We want to use cosine similarity with hierarchical clustering and we have cosine similarities already calculated. In the sklearn.cluster.AgglomerativeClustering documentation it says:
A distance matrix (instead of a similarity matrix) is needed as input for the fit method.So, we converted cosine similarities to distances as
distance = 1 - similarity
Our python code produces error at the fit() method at the end. (I am not writing the real value of X in the code, since it is very big.) X is just a cosine similarity matrix with values converted to distance as written above.
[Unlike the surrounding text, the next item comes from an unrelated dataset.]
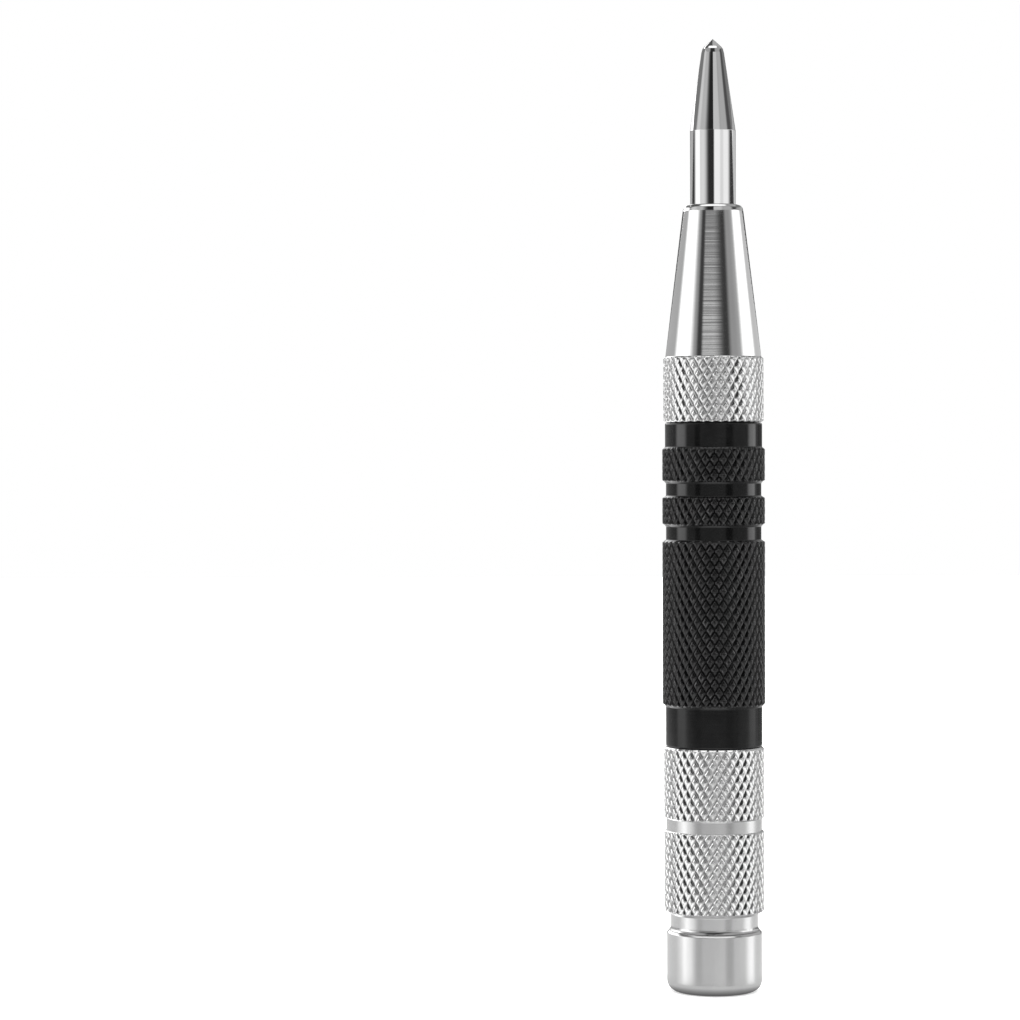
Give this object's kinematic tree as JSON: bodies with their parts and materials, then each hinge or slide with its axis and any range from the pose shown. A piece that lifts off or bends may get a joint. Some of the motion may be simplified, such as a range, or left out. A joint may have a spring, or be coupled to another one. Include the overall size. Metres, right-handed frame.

Notice the diagonal, it is all 0.) Here is the code:
import pandas as pd import numpy as np from sklearn.cluster import AgglomerativeClustering X = np.array([0,0.3,0.4],[0.3,0,0.7],[0.4,0.7,0]) cluster = AgglomerativeClustering(affinity='precomputed') cluster.fit(X)
The error is:
runfile('/Users/stackoverflowuser/Desktop/4.2/Pr/untitled0.py', wdir='/Users/stackoverflowuser/Desktop/4.2/Pr') Traceback (most recent call last): File "", line 1, in runfile('/Users/stackoverflowuser/Desktop/4.2/Pr/untitled0.py', wdir='/Users/stackoverflowuser/Desktop/4.2/Pr') File "/anaconda2/lib/python2.7/site-packages/spyder_kernels/customize/spydercustomize.py", line 704, in runfile execfile(filename, namespace) File "/anaconda2/lib/python2.7/site-packages/spyder_kernels/customize/spydercustomize.py", line 100, in execfile builtins.execfile(filename, *where) File "/Users/stackoverflowuser/Desktop/4.2/Pr/untitled0.py", line 84, in cluster.fit(X) File "/anaconda2/lib/python2.7/site-packages/sklearn/cluster/hierarchical.py", line 795, in fit (self.affinity, )) ValueError: precomputed was provided as affinity. Ward can only work with euclidean distances.
Is there anything that I can provide? Thanks already.